Category: .Goodin, Robert

Making democracy more reflective

Here I shall be attempting to identify deliberative democratic methods for evoking more reflective preferences as inputs into the political process. Properly crafted deliberative processes can produce preferences which are more reflective, in the sense of being:

  • more empathetic with the plight of others;
  • more considered, and hence both better informed and more stable; and
  • more far-reaching in both time and space, taking fuller account of distant periods, distant peoples and different interests.

The key innovation I shall be offering is, in the first instance, a theoretical one. What is required is a new way of con­ceptualizing democratic deliberation—as something which occurs internally, within each individual’s head, and not exclusively or even in an interpersonal setting. [7]

Conferring legitimacy on democratic inputs

In fixating in these ways on ‘the simple act of voting’, political scientists are not alone. In many ways, they thereby mimic longstanding concerns of democratic theory itself. Voting has long been regarded as the consummate act of democratic citizenship.
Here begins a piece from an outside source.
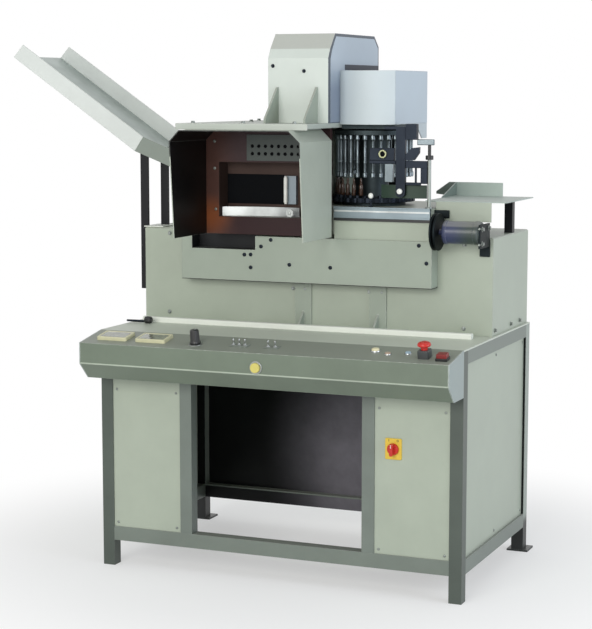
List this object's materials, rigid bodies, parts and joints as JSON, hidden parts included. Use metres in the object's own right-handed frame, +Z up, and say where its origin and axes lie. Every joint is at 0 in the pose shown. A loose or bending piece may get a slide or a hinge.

For literally centuries, extending the franchise was the great democratic project. ‘Free and fair elections’ remain among its greatest contemporary aspirations. An inclusive franchise and regular elections are rightly regarded as sine qua non of liberal democratic politics worldwide.

All of those are undeniably indispensable elements of democratic rule. All of my discussions presuppose them; none of my mechanisms can claim any democratic legitimacy without them. But in such ays on those simple acts of voting and aggregating votes can blind us to important cognitive processes that precede and shape those ultimate political acts. …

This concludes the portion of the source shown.